1 month before our 1 year anniversary I found out we were expecting, it should have been happy occassion, but deep in my heart I knew that it would be impossible to raise a child with someone who was addicted to drugs. So I left Paul and he saught out counselling at Teen Challenge. I was terrifed of being alone so shortly after I had left Paul (1.5 months) I returned home to live with him, with his promise to continue consulling and to stop hanging out with his friends. Finally 2 months before our daughter was born Paul walked away from drugs, which seemed at the time that God had broken the bondage that he had for drugs. Mia was born and one month after that Paul was doing drugs again. My heart was broken, how could God release him from his addiction, then take it away so easily? This time I wasn't going to leave because I thought I could deal with it and I wanted Mia to have a daddy. So I convinved my husband that we needed to move out of Ontario to get away from his friends and start a new life, without drugs.

Paul made plans to move to Calgary where he found a job quickly. Mia and I would stay behind and sell the house then meet him there. Our house sold quickly within 2 weeks of Paul leaving, but I was wounded from the years of dealing with Paul and needed a break. I finally moved to Calgary this Past Christmas (3 months after he had been in Calgary) to find out that Paul had made new "drug'y" friends. I peged and pleaed with Paul to seek counselling, and stop doing drugs, but he had no real intereset. So in Febuary, I packed my bags and Mia and I moved back to Ontario without her daddy. My heart is broken because I keep telling Paul, seek counselling, Go to church and stop doing drugs. Then we can work towards restoring our marriage. He says he wants to change but won't take any of these steps. I am so confussed and angry with God. I know I could have prevented all of this by not marrying Paul, but I really do love him and want to be with him. But at this rate, I am going to be a divorced single mother and only 21! How can I trust God, when I feel like my whole world is fallen apart? And no one is willing to support me? Everyone just thinks I should stay with Paul and make it work. Because the biblical thing is I can't divorce Paul unless hes cheated on me...but I feel like he has cheated on me, he affair is just drugs, not a women.

Wednesday, April 9, 2008

Kids say the darnest things...

So about a month ago my Granny passed away, and My Mom explained to Mia that she wouldn't be seeing Granny anymore because she went home to be with Jesus. So my friend Katie was down this week, and when she left Mia asked where she went, so I said "she went home". Mia then replied with; "Oh, Aunt Katie went home to Jesus". LOL Too cute!

Monday, April 7, 2008

My Story...

I am sure everyone that knows me is wondering...."what on earth is Angie doing with her life right now"? AHAHA! Life is crazy for Mia and I right now, its a busy, confusing mess, that we live in but somehow we are still really loving our little life.
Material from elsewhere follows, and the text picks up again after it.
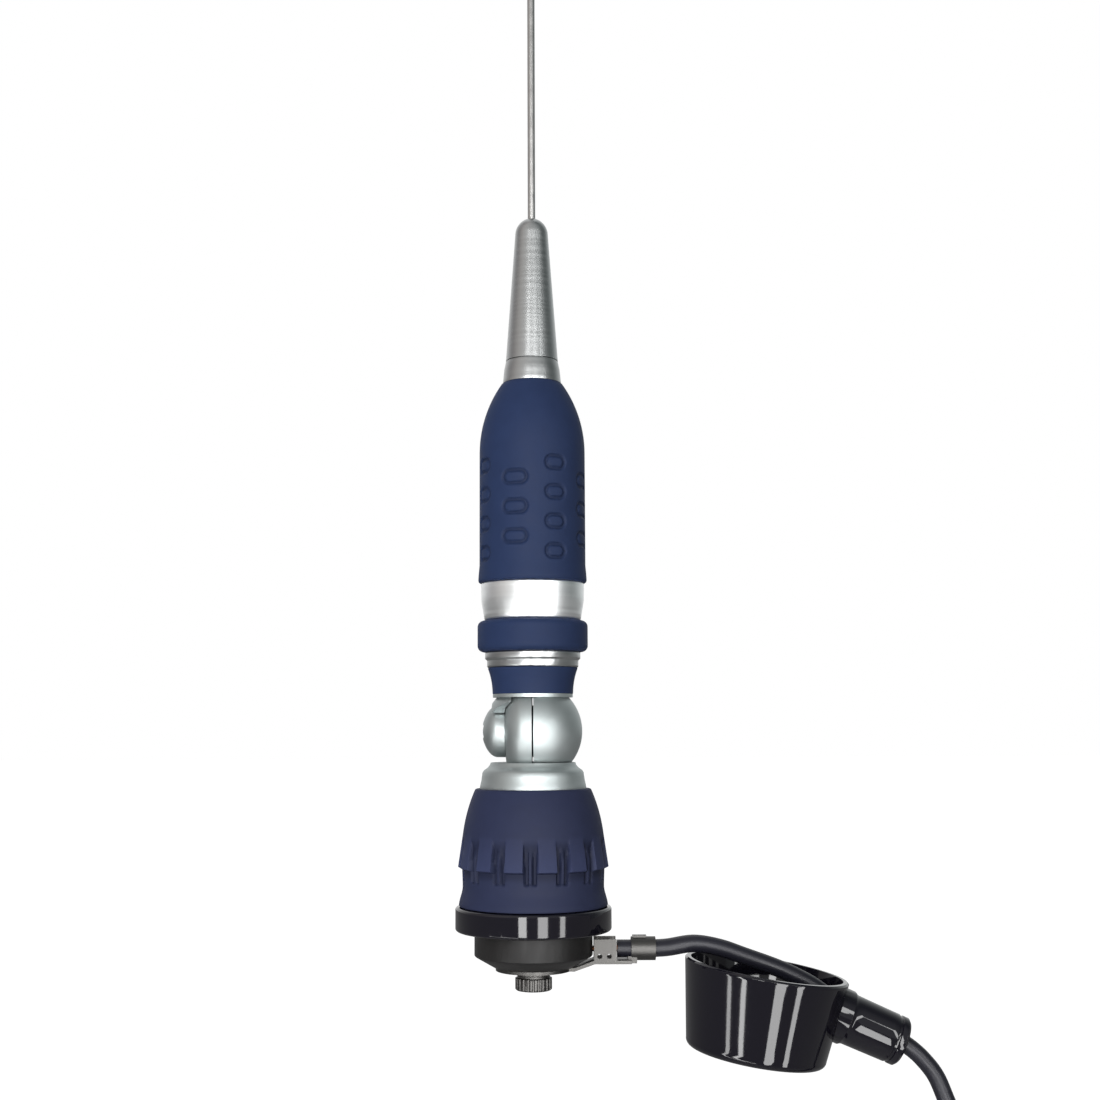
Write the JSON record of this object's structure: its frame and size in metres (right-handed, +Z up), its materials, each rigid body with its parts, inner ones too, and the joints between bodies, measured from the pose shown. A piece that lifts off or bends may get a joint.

About 3 months ago Mia and I moved off to Calgary, Alberta to try and make it work with her daddy, but things didn't pan out so well, so now were back here in Ontario starting a new life for ourselves, and honestly I think it was the best move for us right now. I am happier than I have ever been, and I am actually making bigger, better plans for our life, that I would have NEVER done while married.
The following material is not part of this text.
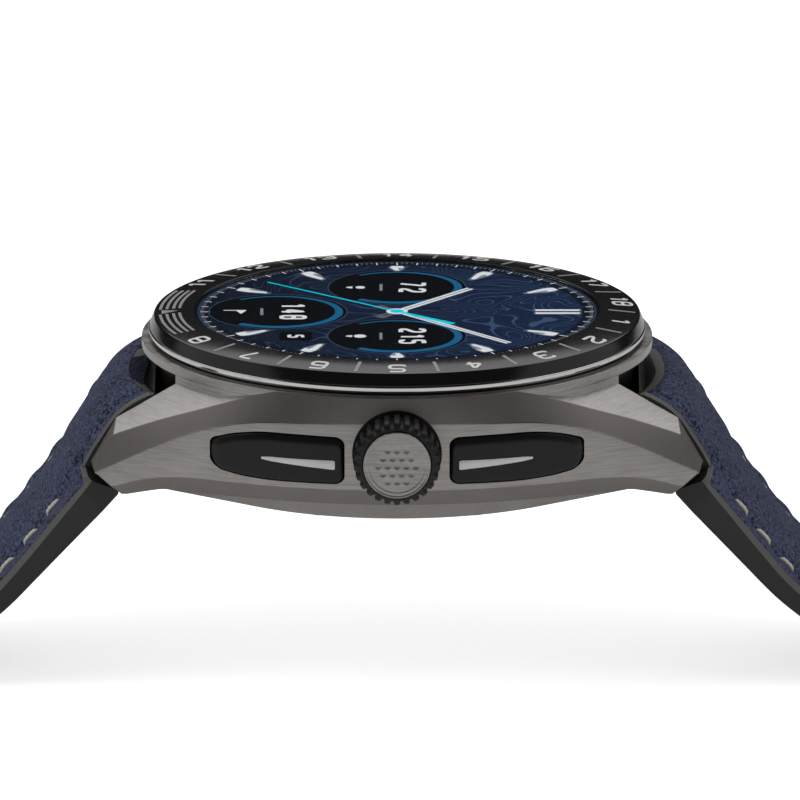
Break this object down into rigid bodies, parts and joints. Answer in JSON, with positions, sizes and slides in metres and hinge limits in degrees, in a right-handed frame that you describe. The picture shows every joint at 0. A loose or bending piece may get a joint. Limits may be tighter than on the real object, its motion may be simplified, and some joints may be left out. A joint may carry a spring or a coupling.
{
  "type": "golf gps watch",
  "caption": "Round wrist watch for golf with a numbered bezel, turning crown, pushers, sewn leather-on-rubber strap and a pin buckle, standing open on its strap.",
  "frame": {"origin": "middle of the caseback's flat underside", "axes": "+X out of the case through the crown, +Y towards 12 o'clock and the buckle half of the strap, +Z out of the dial"},
  "size_m": [0.0494, 0.2419, 0.0319],
  "materials": {
    "brushed_titanium": "dark brushed titanium, faceted with darker bevels",
    "black_ceramic": "glossy black ceramic with light numerals",
    "polished_steel": "mirror polished",
    "seal_rubber": "matte black",
    "crystal": "clear polished crystal",
    "display": "lit screen: dark blue dial with white and blue marks",
    "dark_metal": "fine blasted dark grey",
    "copper_foil": "thin bare foil",
    "circuit_board": "green solder mask",
    "chip_plastic": "moulded black",
    "tinned_steel": "bright drawn steel",
    "battery_foil": "crinkled silver foil",
    "sensor_glass": "dark tinted, polished",
    "gold_contacts": "gold plated",
    "spring_steel": "drawn spring steel",
    "knob_rubber": "satin black, toothed",
    "pusher_black": "glossy black",
    "bright_inlay": "polished strip",
    "strap_rubber": "matte black moulded rubber",
    "strap_leather": "navy napped leather, padded",
    "thread": "light grey twisted thread"
  },
  "bodies": {
    "case": {"mid_case": "brushed_titanium", "bezel_ring": "black_ceramic", "trim_ring": "polished_steel", "bezel_gasket": "seal_rubber", "cover_glass": "crystal", "display_panel": "display", "display_chassis": "dark_metal", "gps_antenna": "copper_foil", "main_board": "circuit_board", "board_chips": "chip_plastic", "shield_can": "tinned_steel", "battery": "battery_foil", "vibration_motor": "tinned_steel", "inner_frame": "chip_plastic", "sensor_board": "circuit_board", "caseback": "dark_metal", "caseback_gasket": "seal_rubber", "sensor_window": "sensor_glass", "charging_contacts": "gold_contacts", "caseback_screws": "tinned_steel", "crown_tube": "tinned_steel", "crown_encoder": "chip_plastic", "crown_spring": "spring_steel", "pusher_switches": "chip_plastic", "pusher_12_spring": "spring_steel", "pusher_6_spring": "spring_steel"},
    "crown_slider": {"crown_sleeve": "tinned_steel"},
    "crown": {"crown_knob": "knob_rubber", "crown_cap": "brushed_titanium", "crown_stem": "tinned_steel", "crown_seal": "seal_rubber"},
    "pusher_12": {"pusher_12_cap": "pusher_black", "pusher_12_inlay": "bright_inlay", "pusher_12_stem": "tinned_steel"},
    "pusher_6": {"pusher_6_cap": "pusher_black", "pusher_6_inlay": "bright_inlay", "pusher_6_stem": "tinned_steel"},
    "strap_12": {"strap_12_rubber": "strap_rubber", "strap_12_leather": "strap_leather", "strap_12_stitches": "thread", "strap_12_bar": "spring_steel", "keeper_fixed": "strap_rubber"},
    "release_12": {"release_pin_12": "spring_steel"},
    "sliding_keeper": {"keeper_sliding": "strap_rubber"},
    "buckle": {"buckle_frame": "brushed_titanium", "buckle_bar": "spring_steel"},
    "tongue": {"buckle_tongue": "brushed_titanium"},
    "strap_6": {"strap_6_rubber": "strap_rubber", "strap_6_leather": "strap_leather", "strap_6_stitches": "thread", "strap_6_bar": "spring_steel"},
    "release_6": {"release_pin_6": "spring_steel"}
  },
  "joints": [
    {"name": "crown_press", "type": "slide", "parent": "case", "child": "crown_slider", "axis": [-1, 0, 0], "range_m": [0, 0.0005], "stiffness_N_per_m": 400, "springref_m": -0.002, "deforming": ["crown_spring"]},
    {"name": "crown_turn", "type": "hinge", "parent": "crown_slider", "child": "crown", "pos_m": [0.0247, 0, 0.0064], "axis": [1, 0, 0], "continuous": true},
    {"name": "pusher_12_press", "type": "slide", "parent": "case", "child": "pusher_12", "axis": [-1, 0, 0], "range_m": [0, 0.0008], "stiffness_N_per_m": 300, "springref_m": -0.002, "deforming": ["pusher_12_spring"]},
    {"name": "pusher_6_press", "type": "slide", "parent": "case", "child": "pusher_6", "axis": [-1, 0, 0], "range_m": [0, 0.0008], "stiffness_N_per_m": 300, "springref_m": -0.002, "deforming": ["pusher_6_spring"]},
    {"name": "strap_12_hinge", "type": "hinge", "parent": "case", "child": "strap_12", "pos_m": [0, 0.0242, 0.0036], "axis": [-1, 0, 0], "range_deg": [0, 20]},
    {"name": "strap_6_hinge", "type": "hinge", "parent": "case", "child": "strap_6", "pos_m": [0, -0.0242, 0.0036], "axis": [1, 0, 0], "range_deg": [0, 20]},
    {"name": "release_12_slide", "type": "slide", "parent": "strap_12", "child": "release_12", "axis": [1, 0, 0], "range_m": [0, 0.00135], "stiffness_N_per_m": 200, "springref_m": -0.002},
    {"name": "release_6_slide", "type": "slide", "parent": "strap_6", "child": "release_6", "axis": [1, 0, 0], "range_m": [0, 0.00135], "stiffness_N_per_m": 200, "springref_m": -0.002},
    {"name": "keeper_slide", "type": "slide", "parent": "strap_12", "child": "sliding_keeper", "axis": [0, 1, 0], "range_m": [-0.012, 0.0085]},
    {"name": "buckle_hinge", "type": "hinge", "parent": "strap_12", "child": "buckle", "pos_m": [0, 0.09555, -0.01525], "axis": [1, 0, 0], "range_deg": [-60, 45]},
    {"name": "tongue_hinge", "type": "hinge", "parent": "buckle", "child": "tongue", "pos_m": [0, 0.09555, -0.01525], "axis": [1, 0, 0], "range_deg": [0, 105]}
  ]
}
I am currently hoping to get into a PSW course thru the adult ed where we live and hope to finish that in 6 months, then I will be start working...which is so unbelievably shocking for me, because I thought I would ALWAYS be a stay-at-home mommy. But life hands you different circumstances and you just have to roll with the punches! So after I am done taking the PSW (personal support worker) course I am going to look at furthering my education even more, but man-alive there about a dozen or more careers I am interested in right now, so I need to make a solid decision before I pour tons of money into more education!

Another exciting venture for me right now is that I am FINALLY losing weight! Its been a long time coming and I have the ambition now to go for it! :-) I have lost 12lbs this month and am still going strong! Thank God for weight watchers, it really is a life saver and I really hope I can make it to my goal weight loss of 105lbs by Next August!

Anyways a very tired mommy is over-and-out to go do some much needed snuggling with my beautiful sleeping baby...who p.s. goes to bed now at 8:30!!!! (big improvement from our old 12am bed time!!)